An employee is an individual hired by an employer to perform specific duties and tasks in exchange for compensation, typically under a formal or informal contract of employment. Employees are subject to the employer's direction and control regarding how their work is performed.

How is an employee classified?

Employees are typically classified based on various factors that determine their role, responsibilities, and entitlements within a company. Classification can affect an employee's legal rights, benefits, and obligations.

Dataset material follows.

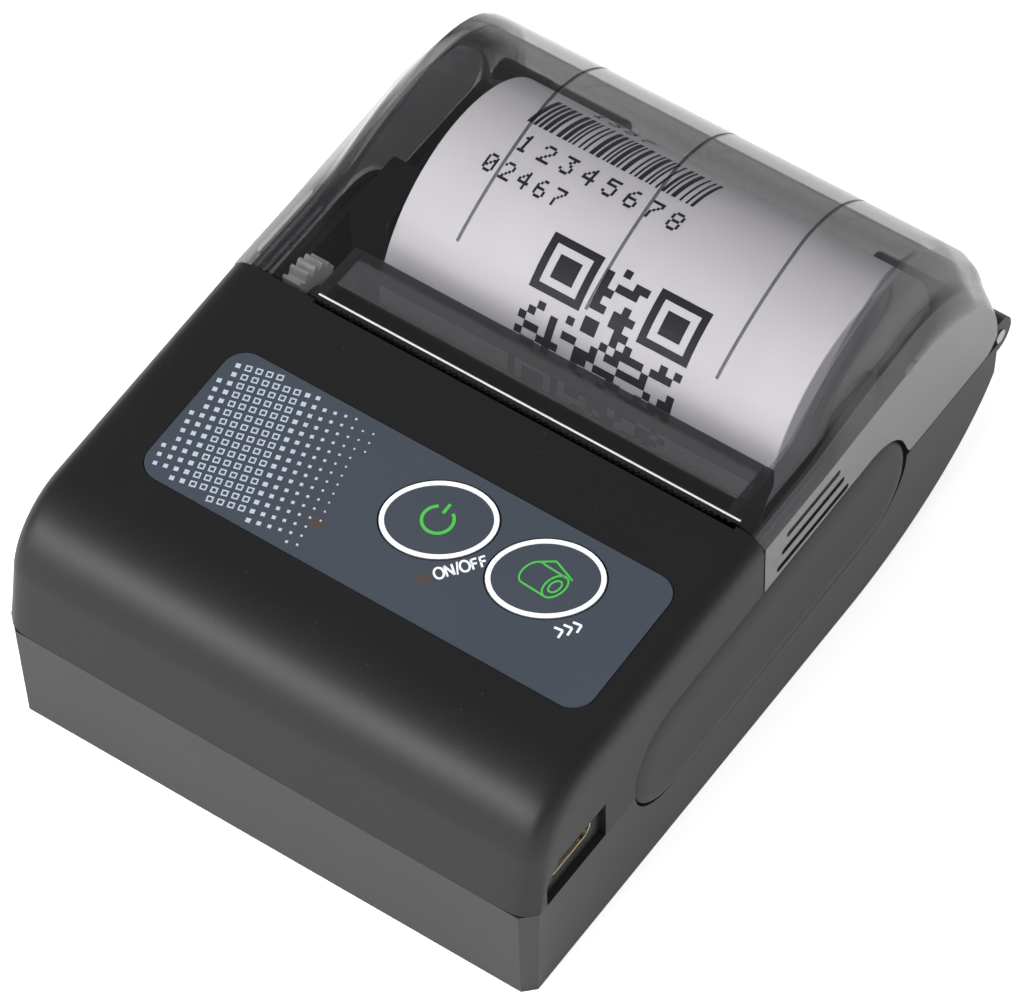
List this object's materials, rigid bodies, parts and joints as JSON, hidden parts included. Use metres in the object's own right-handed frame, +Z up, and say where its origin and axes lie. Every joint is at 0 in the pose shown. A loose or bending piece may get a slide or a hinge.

While the specific criteria for classifying employees can vary by jurisdiction, certain general principles apply globally. For example, in the United States, employees are often classified based on their work hours, job duties, and compensation structure, among other factors. Legal frameworks typically distinguish between employees and independent contractors, giving different rights, protections, and legal obligations to each type of worker.

What does an employee do?

An employee performs specific duties and tasks as outlined by their employer.

An employee’s responsibilities are defined in a job description and can vary widely depending on the industry, company, and role. Employees work under the direction and control of their employer, who provides the necessary tools, training, and supervision to make sure tasks are completed correctly and effectively. 

Employees may be responsible for a range of activities, from manual labor to managerial duties, depending on their position.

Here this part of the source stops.